Given problem: Give only one thing: the number of lines that include the word "scene".

----

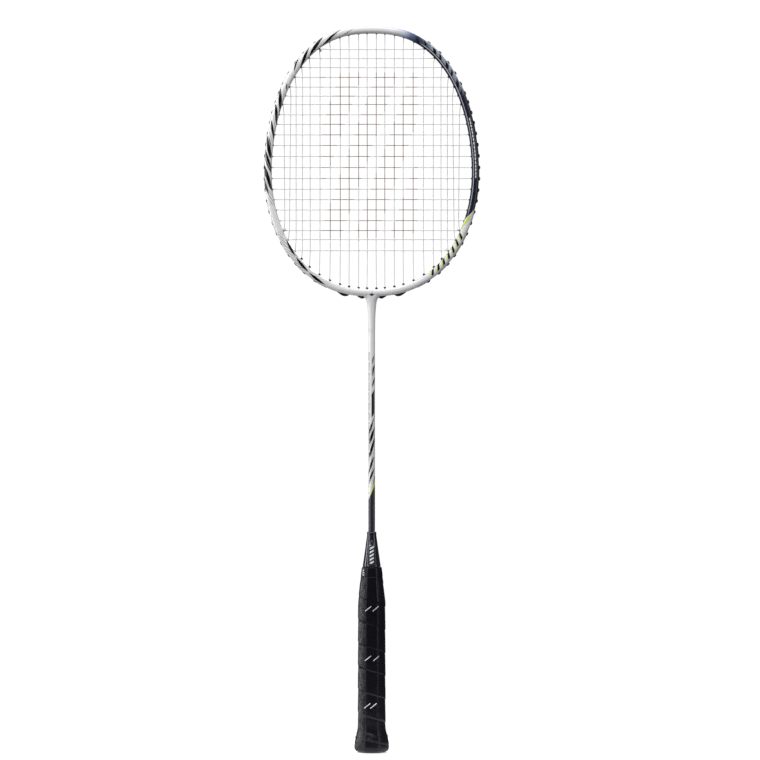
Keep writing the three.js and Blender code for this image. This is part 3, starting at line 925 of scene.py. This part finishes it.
def yellow_trim(look, colour, right, length, across):
    """A yellow stroke where the navy ends, then slanted bars with yellow edges and a thin grey line that is a
    painted shadow of the groove's edge.
    """
    slanted = look.add(length, look.times(across, 2.6))
    stroke = look.both(right, look.within(slanted, 224.5, 231, 0.4), look.within(across, -5, 0.6, 0.4))
    colour = look.mix(stroke, colour, NEON)
    bar_zone = look.both(right, look.within(length, 242, 292, 0.3), look.within(across, -4.0, 1.4, 0.3))
    bar = look.cycle(look.less(length, look.times(across, 0.8)), 7.2)
    colour = look.mix(look.both(bar_zone, look.within(bar, 0.12, 0.5, 0.05)), colour, INK)
    colour = look.mix(look.both(bar_zone, look.within(bar, 0.5, 0.66, 0.05)), colour, NEON)
    # A painted shadow: a thin grey line along the outer edge, where the groove's edge would cast shade.
    groove_edge_painted_shadow = look.both(right, look.within(length, 238, 305, 2), look.within(across, 2.5, 3.0, 0.15))
    return look.mix(look.times(groove_edge_painted_shadow, 0.6), colour, GREY)


def head_paint():
    look = Look("head_paint", 0.2, Specular_IOR_Level=0.3, Coat_Weight=0.15, Coat_Roughness=0.06)
    along, across = look.value_of("along"), look.value_of("across")
    right = look.above(along, 0, 0.5)
    length = look.size(along)
    wobble = look.times(look.less(look.noise(0.045, 1.0), 0.5), 7)
    drifting = look.add(length, wobble)
    colour = left_strokes(look, look.inverse(right), length, drifting, across)
    edge = look.add(length, look.times(across, 1.7))
    blue_part = look.both(right, look.below(edge, 224, 0.3))
    colour = look.mix(blue_part, colour, right_blue(look, length, wobble, drifting, across))
    colour = yellow_trim(look, colour, right, length, across)

    # A plain dark lozenge at the throat.
    lozenge = look.add(look.size(look.times(look.x, 0.5)), look.size(look.less(look.z, 425.2)))
    look.colour(look.mix(look.below(lozenge, 1.35, 0.15), colour, srgb(60, 60, 66)))
    look.rough(look.noise(0.35, 3), 0.12, 0.14)
    look.bump(look.noise(1.4, 2), 0.06, 0.12)
    return look.material


def shaft_strokes(look, arc, drifting, low_down, density, seed):
    """Bold and fine strokes on the front or the back: all round low down, only on the right above."""
    where = look.either(look.above(arc, 0.5, 1), low_down)
    across = look.times(arc, -1)
    bold = look.slashes(drifting, across, 2.5, 11.5, 1.5, 3.8, seed, density, wander=0.35)
    fine = look.slashes(drifting, across, 3.0, 5.5, 0.3, 3.4, seed + 18, density)
    slanted = look.add(look.z, look.times(arc, -1.6))
    patch = look.both(look.within(slanted, 311, 333, 1), look.within(arc, -0.1, 2.9, 0.3))
    return look.either(look.both(bold, where), patch), look.both(fine, where)


def shaft_paint():
    """White with black strokes down to a yellow edge, and dark grey below it."""
    look = Look("shaft_paint", 0.2, Specular_IOR_Level=0.35, Coat_Weight=0.2, Coat_Roughness=0.06)
    drifting = look.add(look.z, look.times(look.less(look.noise(0.06, 1.0), 0.5), 5))
    from_front, from_back = look.arcs(look.around(1), math.tau * SHAFT_RADIUS)
    density = look.ramp(look.z, [
        (247, 0), (256, 0.9), (296, 1), (306, 0.5), (312, 0.3), (338, 0.35), (346, 0.9), (362, 0.9), (372, 0),
    ], 400, colours=False)
    low_down = look.below(look.z, 310, 12)
    front_bold, front_fine = shaft_strokes(look, from_front, drifting, low_down, density, 5)
    back_bold, back_fine = shaft_strokes(look, from_back, drifting, low_down, density, 61)
    colour = look.mix(look.times(look.either(front_fine, back_fine), 0.8), WHITE, GREY)
    colour = look.mix(look.either(front_bold, back_bold), colour, INK)

    dash = look.above(look.cycle(look.z, 9.3), 0.14, 0.05)
    line = look.both(look.within(from_front, -3.3, -2.45, 0.12), look.within(look.z, 270, 373, 1), dash)
    colour = look.mix(line, colour, srgb(40, 41, 46))

    height = look.less(look.z, look.times(look.x, 2.3))
    yellow_top = look.add(244.2, look.times(look.x, 0.9))
    colour = look.mix(look.below(height, yellow_top, 0.3), colour, NEON)
    metal = look.mix(look.noise(2.5, 3), srgb(34, 32, 44), srgb(52, 50, 64))
    look.colour(look.mix(look.below(height, 241.5, 0.3), colour, metal))
    look.rough(look.noise(0.5, 3), 0.12, 0.14)
    look.bump(look.noise(1.4, 2), 0.05, 0.12)
    return look.material


def string_look():
    """Light filament, printed with plain slanted bars across the middle of the bed."""
    look = Look("string_filament", 0.32, Coat_Weight=0.3)
    fibres = look.noise(1.0, 2, look.stretched(3, 3, 3))
    colour = look.mix(fibres, srgb(206, 207, 210), srgb(232, 232, 234))
    slanted = look.less(look.x, look.times(look.less(look.z, 555), 0.35))
    bar = look.cycle(look.add(slanted, 200), 33)
    inked = look.both(
        look.within(look.z, 478, 632, 1), look.within(look.x, -47, 43, 1), look.above(bar, 0.36, 0.02),
    )
    ink = look.mix(look.above(look.noise(0.03, 2), 0.5, 0.3), srgb(150, 98, 72), srgb(106, 82, 72))
    worn = look.add(look.times(look.noise(0.4, 2), 0.4), 0.75)
    look.colour(look.mix(look.both(inked, worn), colour, ink))
    look.bump(fibres, 0.15, 0.05)
    return look.material


def black_plastic(name, tone, roughness):
    look = Look(name, roughness)
    look.colour(look.mix(look.noise(0.8, 3), tone, tuple(c * 1.5 for c in tone)))
    look.rough(look.noise(1.2, 2), 0.2, roughness - 0.1)
    look.bump(look.noise(5, 2), 0.12, 0.1)
    return look.material


def cone_look():
    """Dark blue gloss, with a black panel inside a paler rim that is painted lighter on the left as a painted
    highlight, and plain white bars down the panel.
    """
    look = Look("cone_gloss", 0.16, Coat_Weight=0.3, Coat_Roughness=0.05)
    share = look.math("DIVIDE", look.less(look.z, ARCH_FOOT_Z), ARCH_TOP_Z - ARCH_FOOT_Z, clamp=True)
    pointed = look.inverse(look.math("POWER", share, ARCH_POINT))
    tapered = look.inverse(look.times(share, ARCH_TAPER))
    width = look.times(look.times(pointed, tapered), ARCH_HALF_WIDTH)
    depth_in = look.less(width, look.size(look.x))
    in_height = look.within(look.z, ARCH_FOOT_Z, ARCH_TOP_Z, 0.2)
    panel = look.both(look.above(depth_in, 0.15, 0.15), in_height)
    on_a_face = look.above(look.size(look.y), 2.5, 0.5)
    rim = look.both(look.within(depth_in, -0.32, 0.05, 0.15), in_height, on_a_face)
    # The rim is a pale trim all round, and is painted much lighter on the left as a painted highlight of the
    # light from that side.
    rim_tint_and_left_highlight = look.add(look.times(look.below(look.x, 0.6, 1.5), 0.5), 0.22)
    body = look.mix(look.noise(0.9, 3), srgb(17, 18, 33), srgb(26, 28, 46))
    colour = look.mix(panel, body, srgb(5, 5, 8))
    colour = look.mix(look.times(rim, rim_tint_and_left_highlight), colour, srgb(150, 156, 190))
    slanted = look.less(look.z, look.times(look.x, 0.55))
    bar = look.cycle(look.less(slanted, 175), 3.4)
    bars = look.both(
        look.within(look.z, 175.6, 192.8, 0.1), look.within(look.size(look.x), -1, 1.85, 0.12),
        look.within(bar, 0.2, 0.72, 0.05), look.above(look.size(look.y), 3, 0.4),
    )
    look.colour(look.mix(bars, colour, srgb(236, 238, 242)))
    look.rough(panel, 0.35, 0.15)
    look.bump(look.noise(2.2, 2), 0.05, 0.1)
    return look.material


# Printed dashes, in pairs at three heights: (height, places round the grip from the middle of its face).
MARKS = [(134, (-3.2, 3.6)), (88, (-3.4, 4.2)), (44, (-4, 1.6))]
MARK_HALF_LENGTH, MARK_HALF_WIDTH, MARK_ANGLE = 3.6, 0.32, math.radians(40)
GRIP_GIRTH = 78


def mark(look, arc, spot, up):
    """One slanted dash, at a place round the grip and a height above it."""
    beside = look.less(arc, spot)
    cosine, sine = math.cos(MARK_ANGLE), math.sin(MARK_ANGLE)
    lengthwise = look.add(look.times(beside, cosine), look.times(up, sine))
    crosswise = look.less(look.times(beside, sine), look.times(up, cosine))
    return look.both(
        look.below(look.size(lengthwise), MARK_HALF_LENGTH, 0.4),
        look.below(look.size(crosswise), MARK_HALF_WIDTH, 0.2),
    )


def grip_look():
    """Tacky black wrap: fine pebbling, slanted ribbing, and printed silver dashes in pairs."""
    look = Look("grip_wrap_look", 0.4, Specular_IOR_Level=0.26)
    around = look.around(HANDLE_DEPTH_SHARE)
    from_front, from_back = look.arcs(around, GRIP_GIRTH)
    dashes = []
    for arc in (from_front, from_back):
        for height, spots in MARKS:
            up = look.less(look.z, height)
            dashes += [mark(look, arc, spot, up) for spot in spots]
    dashes = look.times(look.either(*dashes), look.above(look.noise(1.3, 2), 0.38, 0.2))

    tone = look.mix(look.noise(0.5, 4), srgb(9, 9, 15), srgb(17, 17, 25))
    on_strip = look.math("FRACT", look.add(look.math("DIVIDE", look.z, WRAP_PITCH), around))
    # Painted shade: the wrap is darkened along its overlapping seam, in the crease under the step.
    seam_painted_shade = look.below(look.size(look.less(on_strip, SEAM_TURN)), 0.03, 0.02)
    tone = look.mix(look.times(seam_painted_shade, 0.6), tone, srgb(5, 5, 7))
    look.colour(look.mix(dashes, tone, srgb(246, 246, 250)))

    streak = look.noise(0.9, 2, look.stretched(0.5, 0.5, 3))
    look.rough(streak, 0.18, 0.17)
    rib_turn = look.times(look.add(from_front, look.z), math.tau / 2.1)
    ribs = look.math("SINE", look.add(rib_turn, look.times(look.noise(0.25, 2), 9)))
    patchy = look.above(look.noise(0.12, 2), 0.5, 0.2)
    ribs = look.times(ribs, look.add(look.times(patchy, 0.5), 0.15))
    pebble = look.add(look.times(look.noise(2.2, 2), 0.3), look.times(streak, 0.2))
    look.bump(look.add(pebble, look.times(ribs, 0.55)), 0.4, 0.3)
    return look.material


def tape_look():
    """Glossy black film with a few plain white ticks."""
    look = Look("tape_film", 0.22, Specular_IOR_Level=0.22)
    streak = look.noise(0.8, 3, look.stretched(1, 1, 6))
    tone = look.mix(streak, srgb(9, 9, 14), srgb(18, 18, 23))
    tick = look.above(look.cycle(look.less(look.z, look.times(look.x, 0.6)), 2.1), 0.55, 0.1)
    ticks = look.both(look.within(look.x, -8.4, -7.3, 0.15), look.within(look.z, 164.4, 170.6, 0.2), tick)
    look.colour(look.mix(ticks, tone, srgb(225, 226, 230)))
    look.rough(streak, 0.25, 0.18)
    look.bump(look.noise(0.7, 3), 0.25, 0.4)
    return look.material


def wood_look():
    look = Look("core_wood", 0.6)
    grain = look.noise(0.6, 4, look.stretched(1.2, 1.2, 0.06))
    look.colour(look.mix(grain, srgb(150, 108, 66), srgb(206, 168, 120)))
    look.bump(grain, 0.3, 0.3)
    return look.material


# ---- The racket ----


def place_piece(piece, node, material):
    """Paints a piece and lets it stand for a CAD node."""
    piece.data.materials.append(material)
    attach(piece, "root")
    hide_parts(node)


grommet_black = black_plastic("grommet_nylon", srgb(20, 20, 23), 0.38)
place_piece(head_frame(), "head_frame", head_paint())
for piece, node in all_grommets():
    place_piece(piece, node, grommet_black)
filament = string_look()
cap_rubber = black_plastic("butt_rubber_look", srgb(22, 22, 24), 0.55)
for piece, node, slot, material in (
    (main_string(), "main_string", "string", filament),
    (cross_string(), "cross_string", "string", filament),
    (shaft(), "shaft", "shaft_paint", shaft_paint()),
    (cone(), "cone_cap", "cone_plastic", cone_look()),
    (tape(), "finishing_tape", "tape", tape_look()),
    (grip(), "grip_wrap", "grip", grip_look()),
    (butt_cap(), "butt_cap", "butt_rubber", cap_rubber),
):
    place_piece(piece, node, material)

# The two inner pieces keep their CAD shapes.
kept_looks = {"t_joint": black_plastic("joint_plastic", srgb(58, 59, 63), 0.5), "handle_core": wood_look()}
for node, material in kept_looks.items():
    mesh = frame["nodes"][node].data
    mesh.materials.clear()
    mesh.materials.append(material)

# ---- Floor, light and camera ----


def floor():
    mesh = bpy.data.meshes.new("floor")
    half_side, drop = 0.13, -0.0004
    corners = [(x * half_side, y * half_side, drop) for x, y in ((-1, -1), (1, -1), (1, 1), (-1, 1))]
    mesh.from_pydata(corners, [], [(0, 1, 2, 3)])
    obj = bpy.data.objects.new("floor", mesh)
    bpy.context.scene.collection.objects.link(obj)
    look = Look("floor_paper", 0.9, Emission_Strength=0.6, Emission_Color=(1, 1, 1, 1))
    look.colour(look.mix(look.noise(0.004, 2), (0.9, 0.9, 0.9), (0.92, 0.92, 0.92)))
    mesh.materials.append(look.material)


def area_light(name, power, width, height, place, aim):
    data = bpy.data.lights.new(name, "AREA")
    data.shape = "RECTANGLE"
    data.energy, data.size, data.size_y = power, width, height
    obj = bpy.data.objects.new(name, data)
    obj.location = place
    direction = np.array(aim) - np.array(place)
    obj.rotation_euler = Vector(direction).to_track_quat("-Z", "Y").to_euler()
    bpy.context.scene.collection.objects.link(obj)


def world():
    """White behind the object, and a greyer room for it to reflect."""
    made = bpy.data.worlds.new("studio")
    bpy.context.scene.world = made
    made.use_nodes = True
    tree = made.node_tree
    background = tree.nodes["Background"]
    seen = tree.nodes.new("ShaderNodeBackground")
    background.inputs["Color"].default_value = (0.1, 0.1, 0.105, 1)
    seen.inputs["Color"].default_value = (1, 1, 1, 1)
    seen.inputs["Strength"].default_value = 1.02
    path = tree.nodes.new("ShaderNodeLightPath")
    mix = tree.nodes.new("ShaderNodeMixShader")
    tree.links.new(path.outputs["Is Camera Ray"], mix.inputs[0])
    tree.links.new(background.outputs[0], mix.inputs[1])
    tree.links.new(seen.outputs[0], mix.inputs[2])
    tree.links.new(mix.outputs[0], tree.nodes["World Output"].inputs["Surface"])


def camera():
    data = bpy.data.cameras.new("camera")
    data.lens, data.sensor_width = 163, 36
    obj = bpy.data.objects.new("camera", data)
    obj.location = (0.0077, -3.2, 0.346)
    obj.rotation_euler = (math.pi / 2, 0, 0)
    bpy.context.scene.collection.objects.link(obj)
    bpy.context.scene.camera = obj


floor()
world()
area_light("key", 12, 0.9, 1.8, (-1.45, -1.05, 0.85), (0, 0, 0.38))
area_light("side", 14, 0.3, 1.8, (-1.5, 0.1, 0.6), (0, 0, 0.38))
area_light("overhead", 42, 1.6, 0.8, (-0.3, -1.3, 2.5), (0, 0, 0.38))
area_light("fill", 7, 0.6, 1.6, (1.6, -1.0, 0.8), (0, 0, 0.38))
area_light("back", 24, 1.2, 1.2, (0.3, 1.6, 1.4), (0, 0, 0.4))
camera()
bpy.context.scene.view_settings.view_transform = "Standard"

----

Answer below: 7